> **Task to carry out**: The entries below contain pictures. Retype everything except those pictures, exactly as given.
▶
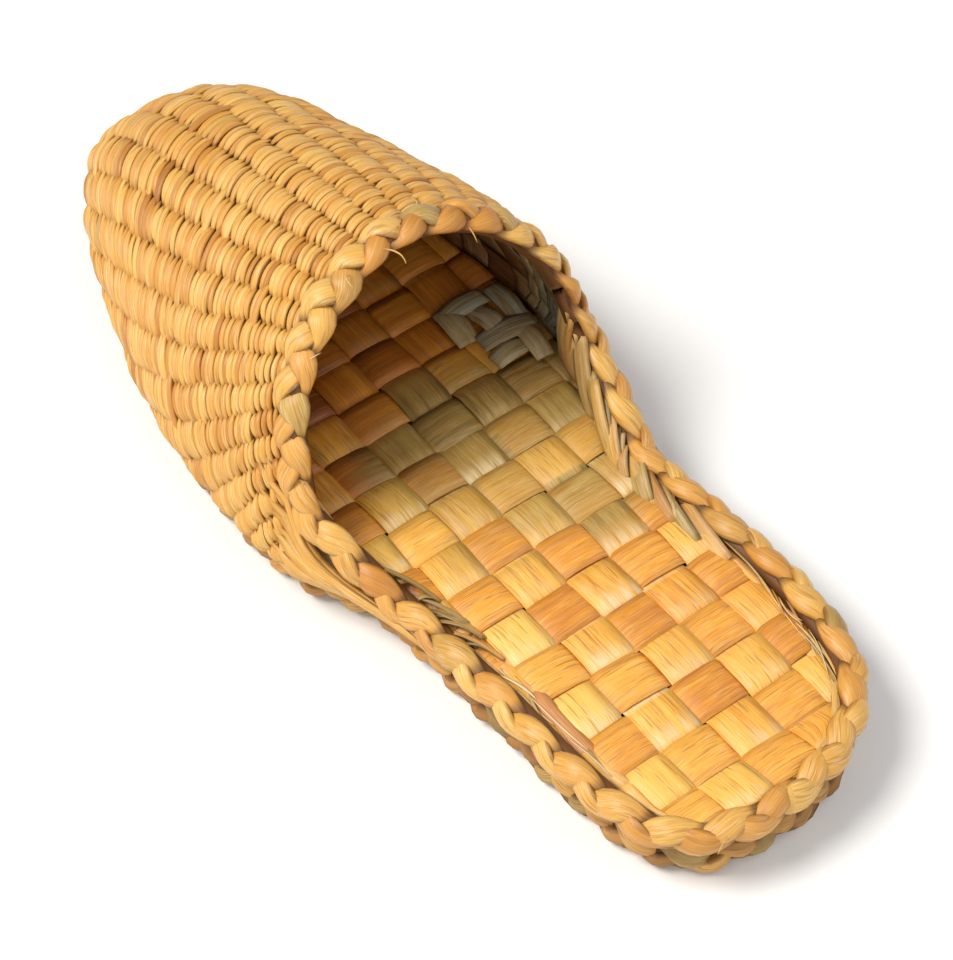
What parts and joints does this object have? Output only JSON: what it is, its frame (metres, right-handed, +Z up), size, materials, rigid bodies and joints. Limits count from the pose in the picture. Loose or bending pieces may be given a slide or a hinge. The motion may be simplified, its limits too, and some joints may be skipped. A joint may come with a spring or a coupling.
{
  "type": "woven straw slipper",
  "caption": "Left backless slipper with a closed toe: twined straw upper, plaited insole and a braided rim round heel and collar over a plaited sole.",
  "frame": {"origin": "on the floor, under the middle of the slipper's bounding box", "axes": "+Y from heel to toe, +X to the wearer's right, +Z up from the floor"},
  "size_m": [0.0993, 0.2636, 0.0764],
  "materials": {
    "outsole": "coarse plaited straw, brown and dull",
    "insole": "flat plaited straw strips, golden, waxy sheen",
    "upper": "twined straw strands, warm gold, satin",
    "rim_braid": "plait of folded straw strips, golden, satin"
  },
  "bodies": {
    "root": {"outsole": "outsole", "insole": "insole", "upper": "upper", "rim_braid": "rim_braid"}
  },
  "joints": []
}
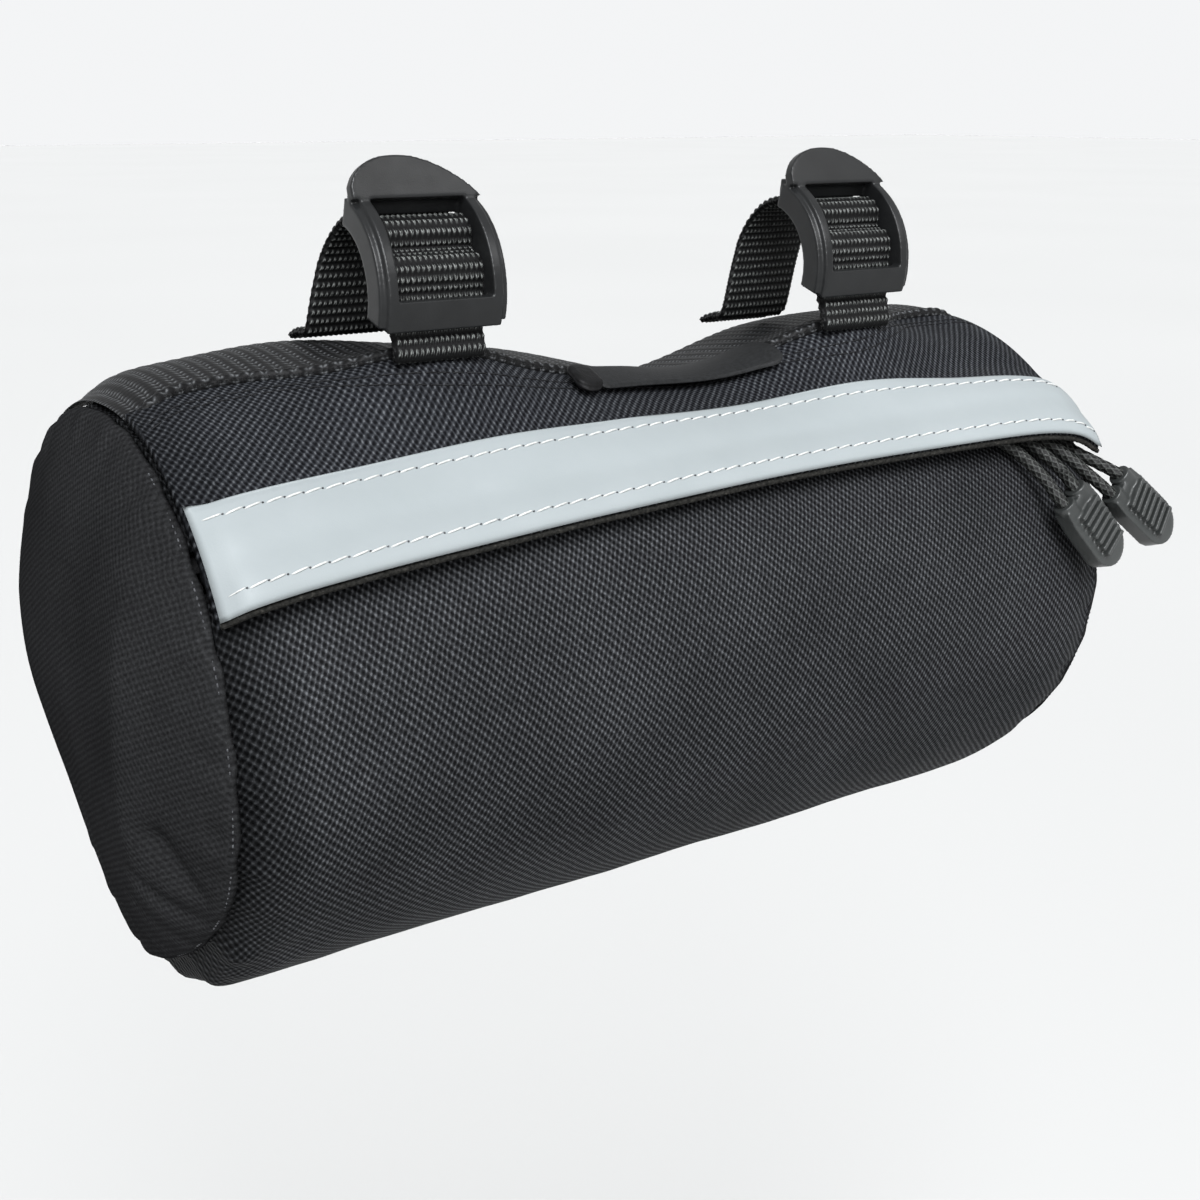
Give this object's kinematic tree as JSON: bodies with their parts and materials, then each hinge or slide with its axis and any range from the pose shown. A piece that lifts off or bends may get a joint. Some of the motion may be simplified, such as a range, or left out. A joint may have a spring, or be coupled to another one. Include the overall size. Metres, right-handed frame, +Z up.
{
  "type": "bicycle handlebar bag",
  "caption": "Small hollow cylindrical cloth bag for a bicycle handlebar, with a flap over its zip, a reflective strip and buckled webbing straps that hold it to the bar.",
  "frame": {"origin": "on the handlebar's axis, midway between the two strap loops", "axes": "+X along the handlebar, towards the end with the zip pulls; -Y the front, towards the flap and the reflective strip; +Z up"},
  "size_m": [0.2239, 0.117, 0.1467],
  "materials": {
    "nylon": "matt ballistic nylon weave",
    "reflective": "satin silver-grey reflective fabric",
    "zip_tape": "black woven tape and coil teeth",
    "zip_slider": "black painted die casting",
    "cord": "black braided cord",
    "plastic": "dark grey moulded plastic, satin",
    "webbing": "black woven webbing",
    "label": "dark grey smooth coated tape, bare"
  },
  "bodies": {
    "root": {"main_panel": "nylon", "end_panel_left": "nylon", "end_panel_right": "nylon", "flap": "nylon", "reflective_strip": "reflective", "zip_tape_upper": "zip_tape", "zip_tape_lower": "zip_tape", "zip_teeth": "zip_tape", "zip_slider_front": "zip_slider", "pull_cord_front": "cord", "pull_end_front": "plastic", "zip_slider_back": "zip_slider", "pull_cord_back": "cord", "pull_end_back": "plastic", "top_webbing": "webbing", "label_tab": "label", "strap_left": "webbing", "strap_tab_left": "webbing", "buckle_left": "plastic", "strap_right": "webbing", "strap_tab_right": "webbing", "buckle_right": "plastic"}
  },
  "joints": []
}
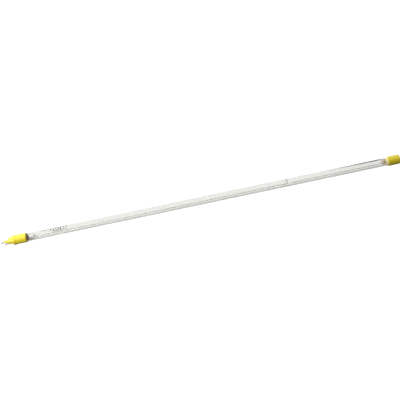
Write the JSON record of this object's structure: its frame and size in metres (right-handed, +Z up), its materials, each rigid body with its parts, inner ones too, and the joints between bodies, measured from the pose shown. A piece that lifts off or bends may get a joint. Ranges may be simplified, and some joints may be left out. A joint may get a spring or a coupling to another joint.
{
  "type": "uvc germicidal lamp tube",
  "caption": "Long slim clear quartz discharge lamp with a stepped pin base at one end, a plain yellow cap at the other and return wires along the glass.",
  "frame": {"origin": "on the lamp's axis, halfway between the ends of the longest pins and the end of the far cap", "axes": "+X along the lamp from the pin base to the far cap, +Z up as the lamp lies at rest with its return wires lowest; the shorter pins stand on the side 38 degrees below -Y"},
  "size_m": [0.973, 0.0234, 0.0234],
  "materials": {
    "cap_yellow": "bright yellow moulding with a low sheen",
    "quartz": "clear polished quartz",
    "cement_brown": "rough brown base cement",
    "cement_cream": "rough cream base cement",
    "pin_metal": "plated, dulled",
    "emitter": "chalky coating on a wound wire",
    "foil_metal": "rolled foil",
    "wire_nickel": "drawn wire",
    "crimp_metal": "plated barrel",
    "bead_ceramic": "unglazed pinkish white",
    "sleeve_clear": "translucent sleeve",
    "band_film": "translucent shrunk film",
    "amalgam": "dull silvery drop"
  },
  "bodies": {
    "root": {"amalgam_pellet": "amalgam", "base_bead_back": "bead_ceramic", "base_bead_front": "bead_ceramic", "base_cap": "cap_yellow", "base_cement": "cement_brown", "base_filament": "emitter", "base_foil_back": "foil_metal", "base_foil_front": "foil_metal", "base_lead_back": "wire_nickel", "base_lead_front": "wire_nickel", "base_post_back": "wire_nickel", "base_post_front": "wire_nickel", "far_bead_back": "bead_ceramic", "far_bead_front": "bead_ceramic", "far_cap": "cap_yellow", "far_cement": "cement_cream", "far_crimp_back": "crimp_metal", "far_crimp_front": "crimp_metal", "far_filament": "emitter", "far_foil_back": "foil_metal", "far_foil_front": "foil_metal", "far_lead_back": "wire_nickel", "far_lead_front": "wire_nickel", "far_post_back": "wire_nickel", "far_post_front": "wire_nickel", "quartz_tube": "quartz", "retaining_band": "band_film", "return_wire_back": "wire_nickel", "return_wire_front": "wire_nickel", "step_pin_lower": "pin_metal", "step_pin_upper": "pin_metal", "tip_pin_lower": "pin_metal", "tip_pin_upper": "pin_metal", "wire_sleeve_back": "sleeve_clear", "wire_sleeve_front": "sleeve_clear"}
  },
  "joints": []
}
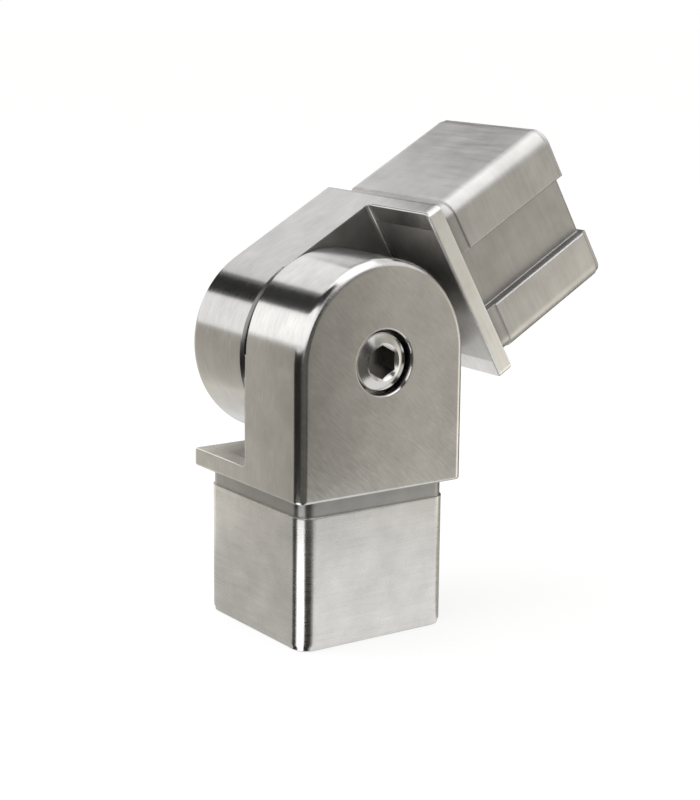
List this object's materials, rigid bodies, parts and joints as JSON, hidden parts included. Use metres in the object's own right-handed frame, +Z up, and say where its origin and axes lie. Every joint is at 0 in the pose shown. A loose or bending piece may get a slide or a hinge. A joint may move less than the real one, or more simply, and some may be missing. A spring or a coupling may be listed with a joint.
{
  "type": "hinged square tube connector",
  "caption": "Cast steel corner hinge whose spigots slide into square handrail tubes, clamped at any angle by a socket screw and a sleeve nut",
  "frame": {"origin": "centre of the open end of the lower spigot", "axes": "Z up along the lower tube, Y along the hinge axis away from the screw's head, X to the side the upper half leans to"},
  "size_m": [0.0788, 0.04, 0.1008],
  "materials": {
    "casting_steel": "fine satin brushing along each face",
    "screw_steel": "turned and lightly polished",
    "spring_steel": "plain spring steel",
    "nylon": "matt"
  },
  "bodies": {
    "lower_half": {"lower_casting": "casting_steel", "pivot_sleeve": "screw_steel", "lock_washer": "spring_steel", "friction_washer": "nylon"},
    "upper_half": {"upper_casting": "casting_steel"},
    "screw": {"pivot_screw": "screw_steel"}
  },
  "joints": [
    {"name": "corner_hinge", "type": "hinge", "parent": "lower_half", "child": "upper_half", "pos_m": [0, 0, 0.0572], "axis": [0, 1, 0], "range_deg": [-150.4, 29.6]},
    {"name": "screw_turn", "type": "hinge", "parent": "lower_half", "child": "screw", "pos_m": [0, 0, 0.0572], "axis": [0, 1, 0], "range_deg": [-360, 0]}
  ]
}
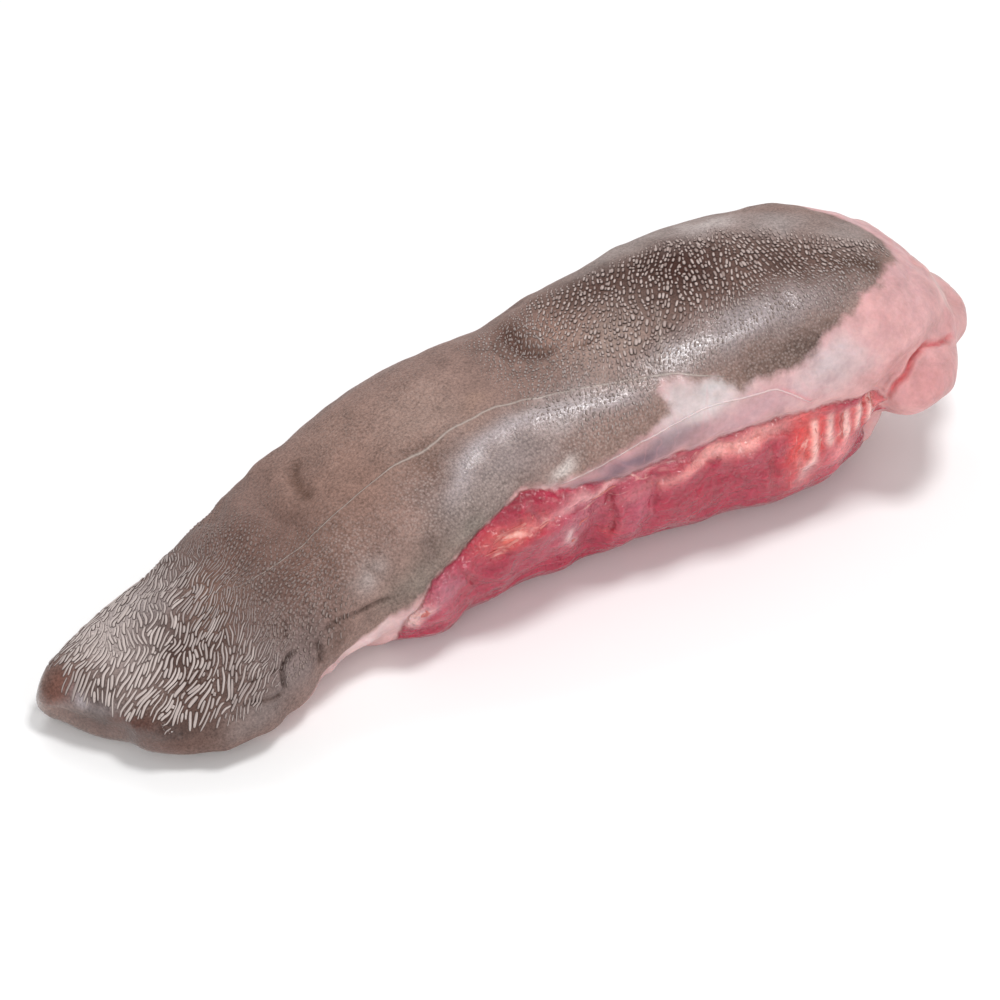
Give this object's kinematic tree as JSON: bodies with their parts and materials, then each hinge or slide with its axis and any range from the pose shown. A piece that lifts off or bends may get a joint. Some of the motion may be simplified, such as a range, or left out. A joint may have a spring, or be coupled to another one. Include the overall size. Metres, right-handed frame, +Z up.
{
  "type": "beef tongue",
  "caption": "Whole raw beef tongue lying on its underside: flat blade, humped back, rounded root and a strap of muscle below.",
  "frame": {"origin": "middle of the bounding box, on the ground that the tongue lies on", "axes": "+X from the tip to the root, +Z up from the ground to the back, the animal's left side towards -Y"},
  "size_m": [0.3402, 0.0968, 0.0827],
  "materials": {
    "tongue_skin": "moist grey-brown skin with fine papillae",
    "tongue_muscle": "wet raw muscle with fat"
  },
  "bodies": {
    "root": {"tongue": "tongue_skin"}
  },
  "joints": []
}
◀
> **Result of the task**:
What parts and joints does this object have? Output only JSON: what it is, its frame (metres, right-handed, +Z up), size, materials, rigid bodies and joints. Limits count from the pose in the picture. Loose or bending pieces may be given a slide or a hinge. The motion may be simplified, its limits too, and some joints may be skipped. A joint may come with a spring or a coupling.
{
  "type": "woven straw slipper",
  "caption": "Left backless slipper with a closed toe: twined straw upper, plaited insole and a braided rim round heel and collar over a plaited sole.",
  "frame": {"origin": "on the floor, under the middle of the slipper's bounding box", "axes": "+Y from heel to toe, +X to the wearer's right, +Z up from the floor"},
  "size_m": [0.0993, 0.2636, 0.0764],
  "materials": {
    "outsole": "coarse plaited straw, brown and dull",
    "insole": "flat plaited straw strips, golden, waxy sheen",
    "upper": "twined straw strands, warm gold, satin",
    "rim_braid": "plait of folded straw strips, golden, satin"
  },
  "bodies": {
    "root": {"outsole": "outsole", "insole": "insole", "upper": "upper", "rim_braid": "rim_braid"}
  },
  "joints": []
}
Give this object's kinematic tree as JSON: bodies with their parts and materials, then each hinge or slide with its axis and any range from the pose shown. A piece that lifts off or bends may get a joint. Some of the motion may be simplified, such as a range, or left out. A joint may have a spring, or be coupled to another one. Include the overall size. Metres, right-handed frame, +Z up.
{
  "type": "bicycle handlebar bag",
  "caption": "Small hollow cylindrical cloth bag for a bicycle handlebar, with a flap over its zip, a reflective strip and buckled webbing straps that hold it to the bar.",
  "frame": {"origin": "on the handlebar's axis, midway between the two strap loops", "axes": "+X along the handlebar, towards the end with the zip pulls; -Y the front, towards the flap and the reflective strip; +Z up"},
  "size_m": [0.2239, 0.117, 0.1467],
  "materials": {
    "nylon": "matt ballistic nylon weave",
    "reflective": "satin silver-grey reflective fabric",
    "zip_tape": "black woven tape and coil teeth",
    "zip_slider": "black painted die casting",
    "cord": "black braided cord",
    "plastic": "dark grey moulded plastic, satin",
    "webbing": "black woven webbing",
    "label": "dark grey smooth coated tape, bare"
  },
  "bodies": {
    "root": {"main_panel": "nylon", "end_panel_left": "nylon", "end_panel_right": "nylon", "flap": "nylon", "reflective_strip": "reflective", "zip_tape_upper": "zip_tape", "zip_tape_lower": "zip_tape", "zip_teeth": "zip_tape", "zip_slider_front": "zip_slider", "pull_cord_front": "cord", "pull_end_front": "plastic", "zip_slider_back": "zip_slider", "pull_cord_back": "cord", "pull_end_back": "plastic", "top_webbing": "webbing", "label_tab": "label", "strap_left": "webbing", "strap_tab_left": "webbing", "buckle_left": "plastic", "strap_right": "webbing", "strap_tab_right": "webbing", "buckle_right": "plastic"}
  },
  "joints": []
}
Write the JSON record of this object's structure: its frame and size in metres (right-handed, +Z up), its materials, each rigid body with its parts, inner ones too, and the joints between bodies, measured from the pose shown. A piece that lifts off or bends may get a joint. Ranges may be simplified, and some joints may be left out. A joint may get a spring or a coupling to another joint.
{
  "type": "uvc germicidal lamp tube",
  "caption": "Long slim clear quartz discharge lamp with a stepped pin base at one end, a plain yellow cap at the other and return wires along the glass.",
  "frame": {"origin": "on the lamp's axis, halfway between the ends of the longest pins and the end of the far cap", "axes": "+X along the lamp from the pin base to the far cap, +Z up as the lamp lies at rest with its return wires lowest; the shorter pins stand on the side 38 degrees below -Y"},
  "size_m": [0.973, 0.0234, 0.0234],
  "materials": {
    "cap_yellow": "bright yellow moulding with a low sheen",
    "quartz": "clear polished quartz",
    "cement_brown": "rough brown base cement",
    "cement_cream": "rough cream base cement",
    "pin_metal": "plated, dulled",
    "emitter": "chalky coating on a wound wire",
    "foil_metal": "rolled foil",
    "wire_nickel": "drawn wire",
    "crimp_metal": "plated barrel",
    "bead_ceramic": "unglazed pinkish white",
    "sleeve_clear": "translucent sleeve",
    "band_film": "translucent shrunk film",
    "amalgam": "dull silvery drop"
  },
  "bodies": {
    "root": {"amalgam_pellet": "amalgam", "base_bead_back": "bead_ceramic", "base_bead_front": "bead_ceramic", "base_cap": "cap_yellow", "base_cement": "cement_brown", "base_filament": "emitter", "base_foil_back": "foil_metal", "base_foil_front": "foil_metal", "base_lead_back": "wire_nickel", "base_lead_front": "wire_nickel", "base_post_back": "wire_nickel", "base_post_front": "wire_nickel", "far_bead_back": "bead_ceramic", "far_bead_front": "bead_ceramic", "far_cap": "cap_yellow", "far_cement": "cement_cream", "far_crimp_back": "crimp_metal", "far_crimp_front": "crimp_metal", "far_filament": "emitter", "far_foil_back": "foil_metal", "far_foil_front": "foil_metal", "far_lead_back": "wire_nickel", "far_lead_front": "wire_nickel", "far_post_back": "wire_nickel", "far_post_front": "wire_nickel", "quartz_tube": "quartz", "retaining_band": "band_film", "return_wire_back": "wire_nickel", "return_wire_front": "wire_nickel", "step_pin_lower": "pin_metal", "step_pin_upper": "pin_metal", "tip_pin_lower": "pin_metal", "tip_pin_upper": "pin_metal", "wire_sleeve_back": "sleeve_clear", "wire_sleeve_front": "sleeve_clear"}
  },
  "joints": []
}
List this object's materials, rigid bodies, parts and joints as JSON, hidden parts included. Use metres in the object's own right-handed frame, +Z up, and say where its origin and axes lie. Every joint is at 0 in the pose shown. A loose or bending piece may get a slide or a hinge. A joint may move less than the real one, or more simply, and some may be missing. A spring or a coupling may be listed with a joint.
{
  "type": "hinged square tube connector",
  "caption": "Cast steel corner hinge whose spigots slide into square handrail tubes, clamped at any angle by a socket screw and a sleeve nut",
  "frame": {"origin": "centre of the open end of the lower spigot", "axes": "Z up along the lower tube, Y along the hinge axis away from the screw's head, X to the side the upper half leans to"},
  "size_m": [0.0788, 0.04, 0.1008],
  "materials": {
    "casting_steel": "fine satin brushing along each face",
    "screw_steel": "turned and lightly polished",
    "spring_steel": "plain spring steel",
    "nylon": "matt"
  },
  "bodies": {
    "lower_half": {"lower_casting": "casting_steel", "pivot_sleeve": "screw_steel", "lock_washer": "spring_steel", "friction_washer": "nylon"},
    "upper_half": {"upper_casting": "casting_steel"},
    "screw": {"pivot_screw": "screw_steel"}
  },
  "joints": [
    {"name": "corner_hinge", "type": "hinge", "parent": "lower_half", "child": "upper_half", "pos_m": [0, 0, 0.0572], "axis": [0, 1, 0], "range_deg": [-150.4, 29.6]},
    {"name": "screw_turn", "type": "hinge", "parent": "lower_half", "child": "screw", "pos_m": [0, 0, 0.0572], "axis": [0, 1, 0], "range_deg": [-360, 0]}
  ]
}
Give this object's kinematic tree as JSON: bodies with their parts and materials, then each hinge or slide with its axis and any range from the pose shown. A piece that lifts off or bends may get a joint. Some of the motion may be simplified, such as a range, or left out. A joint may have a spring, or be coupled to another one. Include the overall size. Metres, right-handed frame, +Z up.
{
  "type": "beef tongue",
  "caption": "Whole raw beef tongue lying on its underside: flat blade, humped back, rounded root and a strap of muscle below.",
  "frame": {"origin": "middle of the bounding box, on the ground that the tongue lies on", "axes": "+X from the tip to the root, +Z up from the ground to the back, the animal's left side towards -Y"},
  "size_m": [0.3402, 0.0968, 0.0827],
  "materials": {
    "tongue_skin": "moist grey-brown skin with fine papillae",
    "tongue_muscle": "wet raw muscle with fat"
  },
  "bodies": {
    "root": {"tongue": "tongue_skin"}
  },
  "joints": []
}